We’re poised to see positive changes across the flagship institutions of our region – in banking, healthcare, and education. We’re poised to see recreation and tourism grow dramatically with the influx of frisbee golf and pickleball, and increased access to great mountain biking, boating, fishing, and hiking trails. We’re poised for economic growth across several projects at various stages of development, from solar projects to warehousing and manufacturing to the promise of another Blueprint Community program in Berwick, and a growing arts base, thanks to work by countless non-profits, the generosity of local business, and the hard work of volunteers.

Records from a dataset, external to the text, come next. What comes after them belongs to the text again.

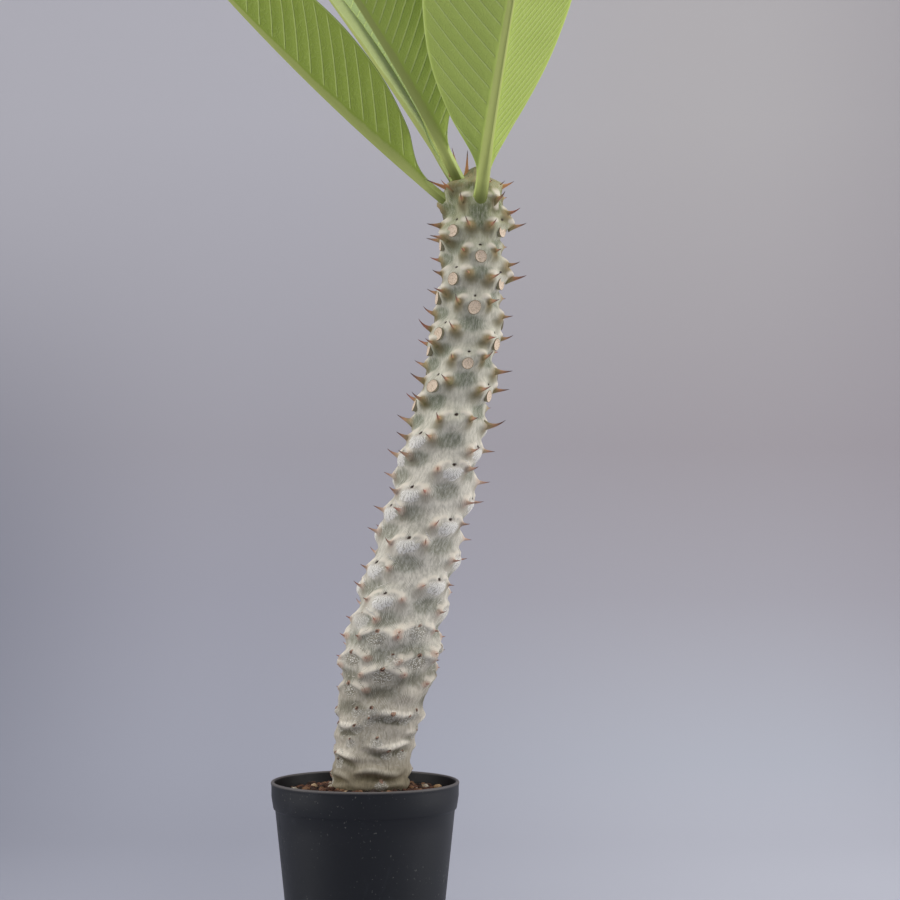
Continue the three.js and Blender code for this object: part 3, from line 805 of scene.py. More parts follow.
OLD_WARTS = [
    (-34, 116.1, 1.1), (-12, 116.6, 1.1), (-13, 111.6, 0.8), (17, 113.5, 1.3), (56, 114.6, 1.1),
    (-63, 108.5, 1.2), (-31, 108.1, 0.9), (3, 102.2, 0.9), (22, 95.9, 1.1), (-61, 94.6, 1.1),
    (-59, 91.4, 0.8), (17, 81.6, 1.1), (-88, 82.6, 1.4), (42, 112.1, 0.8), (50, 95.4, 0.8),
    (-37, 101.4, 0.7), (3, 141.6, 0.8), (74, 104.6, 0.9), (-84, 115.0, 1.0),
    (102, 108.0, 1.2), (140, 113.0, 1.1), (166, 104.0, 1.0), (206, 110.4, 1.2),
    (238, 102.0, 1.0), (262, 111.0, 1.1), (122, 95.0, 1.1), (182, 92.4, 1.2), (226, 88.0, 1.1),
    (252, 96.2, 0.9), (108, 84.8, 1.2), (156, 82.4, 1.0), (268, 84.0, 1.1),
]
for azimuth, height, half, tilt, lift in OLD_FOLDS:
    turn = turn_between(az, azimuth)
    up = hi - height - tilt * turn - 0.8 * np.sin(np.radians(turn * 5 + height * 40))
    span = np.exp(-np.abs(turn / half) ** 3.2)
    body = np.exp(-np.where(up > 0, up / 2.6, up / 1.2) ** 2)
    extra += fade * lift * span * (body - 0.6 * np.exp(-((up + 3.1) / 1.4) ** 2))
    # The top of each fold is marked near-white: partly pale bark, partly a painted highlight.
    folds = np.maximum(folds, span * np.exp(-((up - 0.7) / 1.9) ** 2) * min(1, lift))
    # The band under each fold is marked for painted shade.
    shade = np.maximum(shade, 0.9 * span * np.exp(-((up + 3.1) / 1.7) ** 2) * min(1, lift))
for azimuth, height, size in OLD_WARTS:
    du, dv = turn_between(az, azimuth) * girth, hi - height
    wart = np.exp(-((du / size) ** 2 + (dv / (size * 0.9)) ** 2) ** 1.3)
    halo = np.exp(-((du / (size * 2.6)) ** 2 + ((dv + 1) / (size * 2.2)) ** 2))
    extra += fade * (0.75 * wart + 0.5 * halo)
    warts = np.maximum(warts, wart)
    px, py = du / 3.2, (dv + 2.2) / 2.4
    nearer = px ** 2 + py ** 2 < patch_x ** 2 + patch_y ** 2
    patch_x, patch_y = np.where(nearer, px, patch_x), np.where(nearer, py, patch_y)
    patch_kind = np.where(nearer, 1.6, patch_kind)
# Round each petiole the skin swells into a cushion, and round it the skin is marked grey-green:
# partly green skin, partly painted shade.
PETIOLE_FEET = [(12, 352), (-84, 353), (-48, 364)]
for heading, height in PETIOLE_FEET:
    du, dv = turn_between(az, heading) * girth, hi - height
    cushion = swelling(du, dv, 4.4, 3.2, 4.6, 3)
    extra += 1.1 * cushion
    shade = np.maximum(shade, 0.9 * cushion)
    pale_and_highlit_tops *= 1 - 0.8 * cushion
extra *= fade
beyond = np.hypot(patch_x, patch_y) > 2.2
patch_x[beyond], patch_y[beyond], patch_kind[beyond] = FAR_AWAY, FAR_AWAY, 0

lumps = np.array([
    noise.fractal(Vector((math.sin(a) * 9, -math.cos(a) * 9, h * 0.5)) * 0.35, 0.7, 2.0, 3)
    for a, h in zip(np.radians(az).ravel(), hi.ravel())
]).reshape(az.shape)
stem_reach = stem_radius(hi) + relief + extra + 0.24 * lumps * fade
# The bud between the petioles is small and low.
BUD_FOOT = 364
BUD_NARROWS = 0.34
BUD_SINKS = 0.26
stem_reach *= 1 - BUD_NARROWS * soft_step(hi, BUD_FOOT, BUD_FOOT + 7)


def carved_point(azimuth, height):
    """A point on the finished skin, in millimetres."""
    row = float(np.interp(height, stem_heights, np.arange(len(stem_heights))))
    column = azimuth % 360 / 360 * STEM_COLUMNS
    r, c = min(int(row), len(stem_heights) - 2), int(column)
    t, s = row - r, column - c
    reach = (
        (stem_reach[r, c] * (1 - s) + stem_reach[r, c + 1] * s) * (1 - t)
        + (stem_reach[r + 1, c] * (1 - s) + stem_reach[r + 1, c + 1] * s) * t
    )
    return stem_point(azimuth, height, reach)


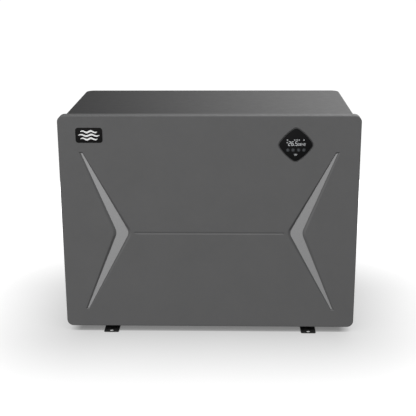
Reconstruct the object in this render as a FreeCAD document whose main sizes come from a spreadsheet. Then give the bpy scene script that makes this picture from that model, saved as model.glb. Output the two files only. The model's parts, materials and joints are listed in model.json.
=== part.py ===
"""Air-to-water pool heat pump with a closed front panel and side air outlets.

Frame: +X to the right seen from the front, +Y to the back, +Z up, millimetres. The origin is
the centre of the four anchor holes in the foot rails, on the floor.

Air is drawn through the finned coil at the back and left, pushed forward by the fan, and turned
by the front panel out of the two side grilles. The refrigerant circuit and the water heat
exchanger stand in the right-hand compartment.
"""

import FreeCAD, Part
import math
import os

import Sketcher
from FreeCAD import Placement, Rotation, Vector

OUTPUT_FOLDER = "parts"
SHEET_NAME = "dims"

# Alias, value in millimetres (or degrees), meaning.
SIZES = [
    ("panel_width", 872, "front panel, side to side"),
    ("panel_height", 652, "front panel, bottom to top"),
    ("ground_gap", 15, "floor to the front panel and the base tray"),
    ("panel_return", 31, "depth of the front panel's rim"),
    ("panel_face", 4, "thickness of the front panel's face"),
    ("panel_rim", 3, "thickness of the front panel's rim"),
    ("panel_corner", 19, "corner radius of the front panel"),
    ("panel_edge", 3.5, "rounding of the front panel's face edge"),
    ("cabinet_width", 834, "top cover, side to side"),
    ("cabinet_depth", 423, "back of the panel's rim to the back of the cabinet"),
    ("cabinet_top", 664, "height of the top cover"),
    ("cabinet_corner", 26, "radius of the top cover's rear corners"),
    ("cover_edge", 4, "rounding of the top cover's upper edge"),
    ("sheet", 1.5, "thickness of the cabinet's steel sheet"),
    ("wall", 4, "depth of the side and rear wall pieces"),
    ("lap", 0.3, "play between the top cover's rim and the walls"),
    ("cover_rim", 24, "height of the top cover's rim"),
    ("tray_rim", 42, "height of the base tray's rim"),
    ("anchor_span_x", 600, "anchor holes, side to side"),
    ("anchor_span_y", 466, "anchor holes, front to back"),
    ("anchor_hole", 12, "diameter of an anchor hole"),
    ("anchor_setback", 3, "anchor hole to the plane of the front face"),
    ("rail_width", 45, "width of a foot rail"),
    ("rail_steel", 2, "thickness of a foot rail"),
    ("rail_tab", 11, "anchor hole to the end of its tab"),
    ("chevron_middle", 300, "panel bottom to the chevrons' elbows"),
    ("chevron_reach", 242, "elbow to a chevron's tip, upwards or downwards"),
    ("chevron_tip", 369, "panel centre to the middle of a chevron's tip"),
    ("chevron_blunt", 5.5, "width of a chevron's blunt tip"),
    ("chevron_outer", 274, "panel centre to a chevron's outer elbow"),
    ("chevron_inner", 236, "panel centre to a chevron's inner elbow"),
    ("recess_depth", 2.6, "depth of a chevron's recess"),
    ("recess_bevel", 7, "width of the sloping side of a recess"),
    ("trim_steel", 1, "thickness of a chevron"),
    ("crease_width", 11, "width of the crease between the chevrons"),
    ("crease_depth", 2.6, "depth of the crease"),
    ("crease_gap", 4, "elbow of a recess to the end of the crease"),
    ("display_x", 250, "panel centre to the display's centre"),
    ("display_z", 567, "panel bottom to the display's centre"),
    ("display_reach", 49, "display centre to a corner"),
    ("display_tip", 12, "radius of a display corner"),
    ("display_bulge", 41, "display centre to the middle of a side"),
    ("badge_x", 345, "panel centre to the badge's centre"),
    ("badge_z", 595, "panel bottom to the badge's centre"),
    ("badge_width", 78, "badge, side to side"),
    ("badge_height", 44, "badge, bottom to top"),
    ("baffle_y", -100, "front of the fan baffle"),
    ("fan_x", -113, "fan axis, sideways"),
    ("fan_z", 348, "fan axis, height"),
    ("fan_radius", 238, "tip of a fan blade"),
    ("fan_gap", 8, "blade tip to the orifice ring"),
    ("orifice_depth", 34, "front of the baffle to the end of the orifice ring"),
    ("orifice_flange", 12, "width of the orifice ring's two flanges"),
    ("shaft_radius", 6, "radius of the fan shaft"),
    ("partition_x", 195, "partition between the fan and the compressor"),
    ("coil_thick", 44, "thickness of the finned coil"),
    ("coil_top", 640, "top of the finned coil"),
    ("coil_end_x", 172, "right-hand end of the finned coil"),
    ("coil_end_y", -60, "front end of the finned coil"),
    ("exchanger_x", 290, "axis of the water heat exchanger, sideways"),
    ("exchanger_y", 130, "axis of the water heat exchanger, front to back"),
    ("exchanger_radius", 68, "outside of the exchanger's shell"),
    ("exchanger_top", 430, "top of the exchanger's shell"),
    ("inlet_z", 135, "height of the water inlet"),
    ("outlet_z", 365, "height of the water outlet"),
    ("water_bore", 21, "bore of the water ways"),
    ("socket_radius", 25.1, "socket radius for a 50 mm pipe"),
    ("socket_length", 31, "depth of a pipe socket"),
    ("union_radius", 33, "outside of the union's thread and flange"),
    ("nut_radius", 41, "outside of a union nut"),
    ("thread_gap", 0.3, "play between a union nut and what it turns on"),
    ("compressor_x", 318, "axis of the compressor, sideways"),
    ("compressor_y", -25, "axis of the compressor, front to back"),
    ("compressor_radius", 60, "outside of the compressor's shell"),
    ("gauge_y", -30, "axis of the pressure gauge, front to back"),
    ("gauge_z", 390, "axis of the pressure gauge, height"),
    ("gauge_radius", 30, "outside of the gauge's case"),
    ("gland_y", -60, "axis of the cable glands, front to back"),
    ("turning_gap", 0.05, "radial clearance of a turning fit"),
]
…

Your Chamber is committed to advocating for vibrant and sustainable communities, and to do this we’re committed to doing what we’ve always done. We’re working in committees to improve and strengthen communication across our communities. We’re encouraging business connections both one-on-one and across community events. We’re encouraging non-profits to learn about each other and to prevent duplication of effort and the tendency to work in silos. We’re taking what we’ve practiced, and we’re playing our position, advocating with local leaders, state officials, and more.

Let’s go back to Harry, shall we?

If Harry had had some help from his shortstop, or if his coach had helped him practice tracking balls hit over his head – if he had noticed that nobody yelled, “I’ve got it!”, then perhaps that sky-high pop-up wouldn’t have hit the ground, allowing Mifflinville to score the game-tying, and then game-winning runs. Perhaps. When he hung his head in a tough loss, the reminder I gave him was simple. “Harry, do you know what today is? Today is a beautiful day for baseball.” I didn’t need to tell him anything else. He’d heard me echo Coach Randy enough, that it elicited a smile, and a determined look for next time.

May we approach our community like Harry, with determination to learn from our mistakes, and may the consequences of the mistakes we make be no more significant than losing a little league baseball game. And when the going gets tough, and we need our community to rally, may we remember that it’s a beautiful day for baseball.